◆ Directions
Find every line with the word "manifold". Copy those lines.

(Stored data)
(begin)
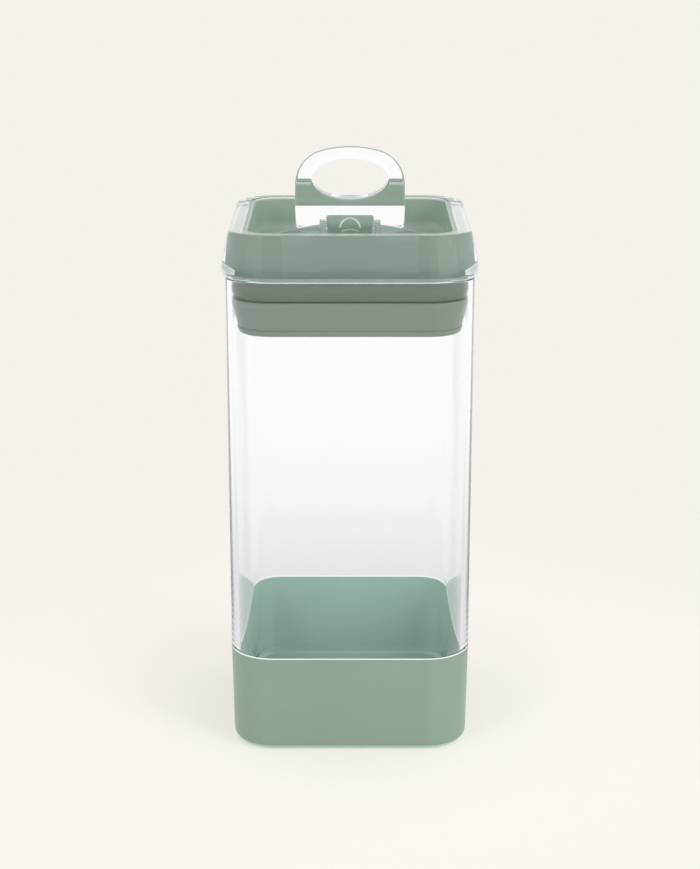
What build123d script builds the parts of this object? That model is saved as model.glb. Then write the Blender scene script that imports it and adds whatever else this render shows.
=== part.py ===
from build123d import *
from math import atan, cos, degrees, pi, radians, sin, tan
import os

os.makedirs("parts", exist_ok=True)

# Vacuum seal canister, in millimetres. The origin is on the table under the middle of the foot,
# +Z is up and the front, to which the handle folds down, faces -Y.

# Overall sizes
body_half = 52.15
body_corner = 19.0
jar_rim_z = 209.5
base_height = 43.5
lid_height = 19.4

# Clear jar
jar_wall = 2.2
jar_draft = 1.5
jar_floor = 3.0
jar_rim_round = 0.8
jar_floor_round = 4.0
jar_foot_round = 3.4
jar_fit = 0.15
jar_seam_gap = 0.25

# Green base shoe
base_taper = 0.75
base_rim_wall = 1.8
base_foot_wall = 1.6
base_floor = 3.0
base_edge_round = 5.0
base_rim_round = 0.4
base_pocket_round = 2.8
foot_ring_width = 4.0
foot_recess = 1.5

# Clear frame of the lid
lid_seat_gap = 0.2
frame_overhang = 1.9
frame_bulge_height = 3.3
frame_bulge_round = 5.0
frame_rise_taper = 3.55
frame_fall_taper = 1.0
frame_rim_width = 6.0
frame_draft = 0.8
frame_rim_round = 1.0
frame_foot_round = 0.8

# Green dished tray inside the frame
tray_fit = 0.1
tray_rim_drop = 0.5
tray_wall = 1.8
tray_floor_rise = 5.2
tray_dish_draft = 0.7
tray_dish_round = 4.0
tray_rim_round = 0.5
tray_floor = 2.5
flange_bore_gap = 0.6
flange_thickness = 2.0

# Clear disc on the tray's floor, on which the handle's cams turn
disc_margin = 5.4
disc_thickness = 3.0
disc_slot_gap = 1.25
disc_slot_front_gap = 0.5
disc_slot_round = 1.5
disc_edge_round = 0.5

# Silicone gasket and the green press plate that squeezes it
gasket_height = 8.7
gasket_bore_gap = 0.3
gasket_width = 6.0
gasket_round = 1.3
gasket_bulge = 0.9
plate_gap = 0.2
plate_height = 14.9
plate_bore_gap = 0.4
plate_taper = 3.2
plate_band = 2.2
plate_wall = 2.0
plate_hub_height = 4.0
plate_hub_wall = 1.6
plate_hub_gap = 0.3
socket_height = 1.5
socket_wall = 1.4
socket_fit = 0.1
cover_height = 2.6
cover_thickness = 1.6
cover_lip = 0.35
cover_round = 1.5
cover_rib_height = 2.0
cover_rib_wall = 1.4
cover_fit = 0.1

# Green pivot post, its pin and its screws
pin_height_over_disc = 6.1
post_width = 19.5
post_crown_radius = 4.8
post_edge_round = 0.5
guide_gap = 0.3
guide_wall = 1.5
guide_clearance = 0.8
knuckle_radius = 4.65
knuckle_drop = 0.35
knuckle_relief = 0.25
knuckle_foot_gap = 0.3
pin_radius = 1.25
pin_engagement = 2.2
pin_running_gap = 0.05
pin_end_gap = 0.3
screw_radius = 1.25
screw_reach = 9.0
screw_head_radius = 2.6
screw_head_height = 1.7
screw_socket_radius = 1.2
screw_socket_depth = 0.9
screw_pitch = 12.0

# Clear flip handle, upright
handle_half = 23.5
handle_tip_over_pin = 34.2
handle_back = 3.4
handle_tip_thickness = 2.6
handle_crown_radius = 48.0
handle_corner_radius = 14.5
handle_wing_under_pin = 1.3
handle_wing_arch = 3.0
handle_wing_round = 1.6
handle_edge_round = 0.9
handle_wedge_angle = 17.0
handle_keel_over_pin = 9.9
handle_keel_angle = 29.0
handle_keel_round = 1.2
lug_width = 3.0
lug_gap = 0.3
lug_heel_round = 3.0
lug_front_rise = 2.4
web_gap = 0.3
cam_gap = 0.3
cam_lift = 1.6
cam_steps = 8
hole_half_width = 16.3
hole_half_height = 8.2
hole_over_pin = 20.7

# One overrun serves every cut that runs out of its piece
overrun = 2.0


def draft_angle(change, height):
    """Angle in degrees of a wall whose half width changes by this much over this height."""
    return degrees(atan(change / height))


# Base shoe: a moulded cup with a drafted pocket, a raised floor and a foot ring.
base_foot_half = body_half - base_taper
base_draft = draft_angle(base_foot_half - body_half, base_height)
pocket_depth = base_height - base_floor
pocket_rim_half = body_half - base_rim_wall
pocket_rim_corner = body_corner - base_rim_wall
pocket_foot_half = base_foot_half - base_foot_wall
pocket_draft = draft_angle(pocket_rim_half - pocket_foot_half, pocket_depth)
recess_half = base_foot_half - base_edge_round - foot_ring_width
recess_corner = recess_half - (base_foot_half - body_corner)

with BuildPart() as base_shoe:
    with BuildSketch(Plane.XY):
        RectangleRounded(2 * base_foot_half, 2 * base_foot_half, body_corner - base_taper)
    extrude(amount=base_height, taper=base_draft)
    fillet(base_shoe.faces().sort_by(Axis.Z)[0].edges(), base_edge_round)
    fillet(base_shoe.faces().sort_by(Axis.Z)[-1].edges(), base_rim_round)
    with BuildSketch(Plane((0, 0, base_height), z_dir=(0, 0, -1))):
        RectangleRounded(2 * pocket_rim_half, 2 * pocket_rim_half, pocket_rim_corner)
    extrude(amount=pocket_depth, taper=pocket_draft, mode=Mode.SUBTRACT)
    fillet(base_shoe.faces().filter_by(Axis.Z).sort_by(Axis.Z)[1].edges(), base_pocket_round)
    with BuildSketch(Plane.XY):
        RectangleRounded(2 * recess_half, 2 * recess_half, recess_corner)
    extrude(amount=foot_recess, mode=Mode.SUBTRACT)
base_shoe.part.label = "base_shoe"
export_step(base_shoe.part, "parts/base_shoe.step")


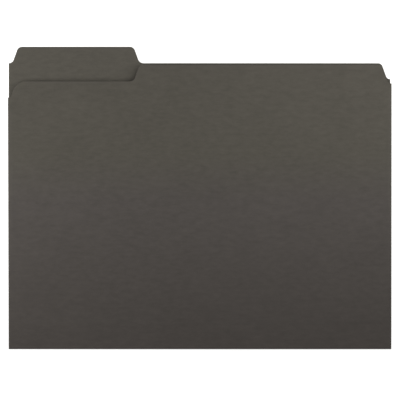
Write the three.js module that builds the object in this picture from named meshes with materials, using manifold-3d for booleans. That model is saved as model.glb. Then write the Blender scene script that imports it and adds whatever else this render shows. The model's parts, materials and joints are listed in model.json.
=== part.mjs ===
// Letter-size interior file folder: one die-cut sheet of coloured board, folded once at the bottom.
// Millimetres. It lies on its back panel with +Y towards the tab, +X to the right and +Z up.
// The front flap stands a little ajar, turned about the bottom fold.
import * as THREE from 'three';
import { mergeVertices } from 'three/addons/utils/BufferGeometryUtils.js';
import Module from 'manifold-3d';

const wasm = await Module();
wasm.setup();

// Sheet and folder
const boardThickness = 0.28;
const folderWidth = 295.3;
const backHeight = 220.7;
const tabHeight = 12.7;
const frontHeight = 219.1;
const ajarAngle = THREE.MathUtils.degToRad(1.8);

// Bottom: the fold, and the scores pressed across the front flap above it
const foldedGap = 0.3;
const scorePitch = 6.35;
const scoreCount = 3;
const scoreClearance = 0.3;
const beadClearance = 0.3;

// Die-cut outline: every step between two levels leans by the same angle
const stepLean = THREE.MathUtils.degToRad(20);
const stepCornerRadius = 3.6;
const stepFootRadius = 4.5;
const tabRightAtMidHeight = 99;
const edgeLand = 0.4;
const backShoulderDrop = 12.7;
const undercutDepth = 12.7;
const undercutCornerRadius = 10;
const frontShoulderDrop = 14.6;
const frontFootRadius = 3.2;

// Worked out from the sizes above
const foldRadius = boardThickness + foldedGap / 2;
const overallHeight = backHeight + tabHeight;
const foldAxisY = foldRadius - overallHeight / 2;
const leftEdge = -folderWidth / 2;
const rightEdge = folderWidth / 2;
const firstScoreFromAxis = scorePitch - foldRadius;
const lastScoreFromAxis = scoreCount * scorePitch - foldRadius;
const panelStartFromAxis = foldRadius + beadClearance;
const frontTopFromLastScore = frontHeight - foldRadius - lastScoreFromAxis;

// A leaning step is run over sideways while it climbs, and its foot arc takes up a flat stretch.
const leanRun = (climb) => climb * Math.tan(stepLean);
const arcRun = (radius) => radius * Math.tan((Math.PI / 2 - stepLean) / 2);

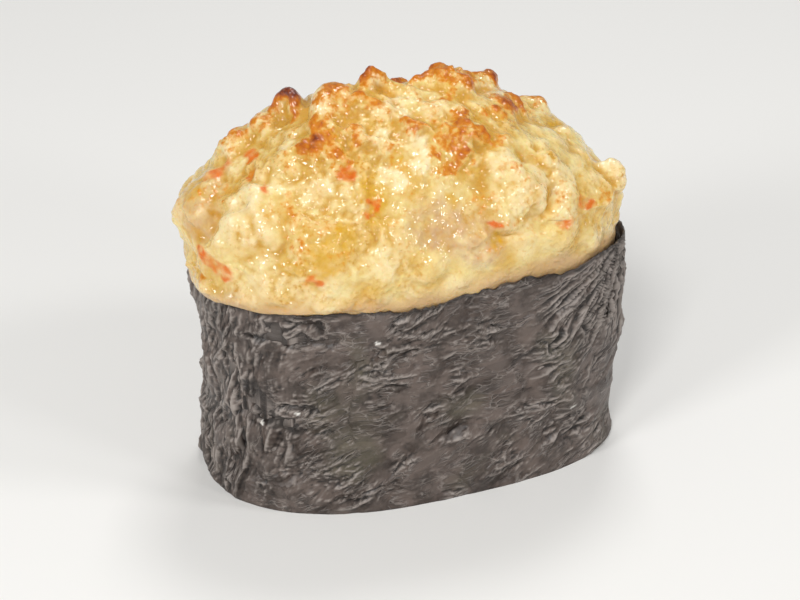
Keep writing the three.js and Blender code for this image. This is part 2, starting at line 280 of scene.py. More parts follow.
def make_piece(name, points, faces, material, marks=None):
    """A smooth mesh object from points in millimetres, with one number or vector at each point for
    every named mark, such as how browned it is."""
    mesh = bpy.data.meshes.new(name)
    mesh.from_pydata((points * MM).tolist(), [], faces.tolist())
    mesh.shade_smooth()
    for mark, values in (marks or {}).items():
        kind, field = ("FLOAT", "value") if values.ndim == 1 else ("FLOAT_VECTOR", "vector")
        attribute = mesh.attributes.new(mark, kind, "POINT")
        attribute.data.foreach_set(field, values.ravel().astype(np.float32))
    mesh.materials.append(material)
    piece = bpy.data.objects.new(name, mesh)
    bpy.context.collection.objects.link(piece)
    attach(piece, "root")
    print(f"{name}: {len(points)} points, {len(faces)} faces")
    return piece


# %% [markdown]
# ## Colours and shader nodes
# Colours are written as the sRGB hex values that a colour picker shows. The shader works in linear
# light, so one function turns them. One more adds a node with its settings and its links. A third
# lays colours over each other like coats of paint, each as dense as its share says.

# %% Colours and shader nodes
def linear(hex_colour):
    """An sRGB hex colour as linear red, green, blue and alpha."""
    channels = [int(hex_colour[i:i + 2], 16) / 255 for i in (1, 3, 5)]
    return [c / 12.92 if c <= 0.04045 else ((c + 0.055) / 1.055) ** 2.4 for c in channels] + [1.0]


def add(tree, kind, sockets=None, **settings):
    """Add one shader node. `settings` are its own options. `sockets` are its inputs by name or
    number: a node is linked by its first output, an output as it is, and all else is a value."""
    made = tree.nodes.new("ShaderNode" + kind)
    for name, value in settings.items():
        setattr(made, name, value)
    for name, value in (sockets or {}).items():
        source = value.outputs[0] if isinstance(value, bpy.types.Node) else value
        if isinstance(source, bpy.types.NodeSocket):
            tree.links.new(source, made.inputs[name])
        else:
            made.inputs[name].default_value = source
    return made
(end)
◆ Answer for this exercise
Write the three.js module that builds the object in this picture from named meshes with materials, using manifold-3d for booleans. That model is saved as model.glb. Then write the Blender scene script that imports it and adds whatever else this render shows. The model's parts, materials and joints are listed in model.json.
import Module from 'manifold-3d';